David Zuccarelli
Twisted Trails
From the first-year undergraduate studio Half Mile: Urban Operations and Compositions, Spring 2020
Faculty: Jimmy Carter
About the studio:
This studio read the American city through the metaplanning of the Jeffersonian Grid, a system that organizes the landscape according to square-mile and smaller sections—whether urban or rural. The grid is pervasive and universal, but what falls within each section differs greatly; the grid has sponsored multiple densities, building types, programs, and infrastructures. The studio surveyed, represented, and interpreted the numerous constructed sections (tiles) that exist within the American landscape, and used these to project new forms of urbanity.
About the project:
Twisted Trails is a city derived from an exploration of the Jeffersonian Grid in mountainous terrain.

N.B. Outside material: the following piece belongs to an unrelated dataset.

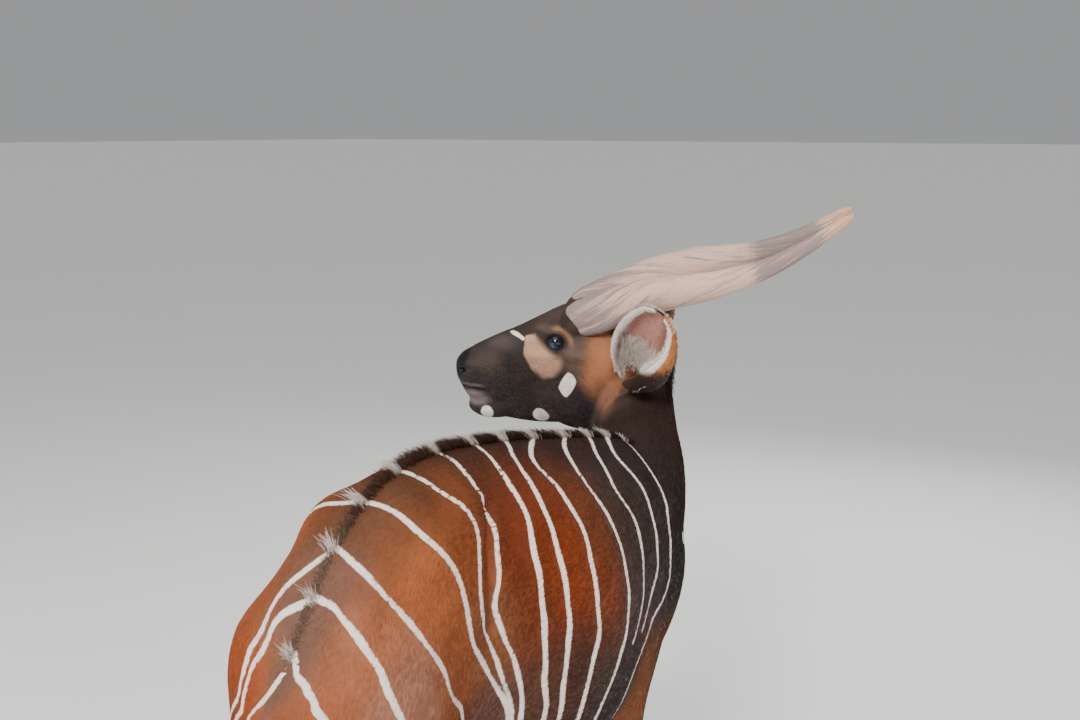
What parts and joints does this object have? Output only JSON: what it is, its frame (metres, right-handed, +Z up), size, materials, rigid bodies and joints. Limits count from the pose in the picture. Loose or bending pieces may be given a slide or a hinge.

Contrary to the traditionally rigid expansion of the grid system, this project is an expression of naturalism in which the environment dictates the composition of the grid. An urban roadway reimagined as a structural living condition twists and turns over a rocky rural terrain resulting in public horizontal engagements and private vertical dwellings. The divisions in the landscape created by these structures are reconnected via an elevated pathway and a pair of underpasses and on/off ramps. The end result is a series of curvilinear conditions that revolve around the pinnacle mountain top and reunite the individual with their environment.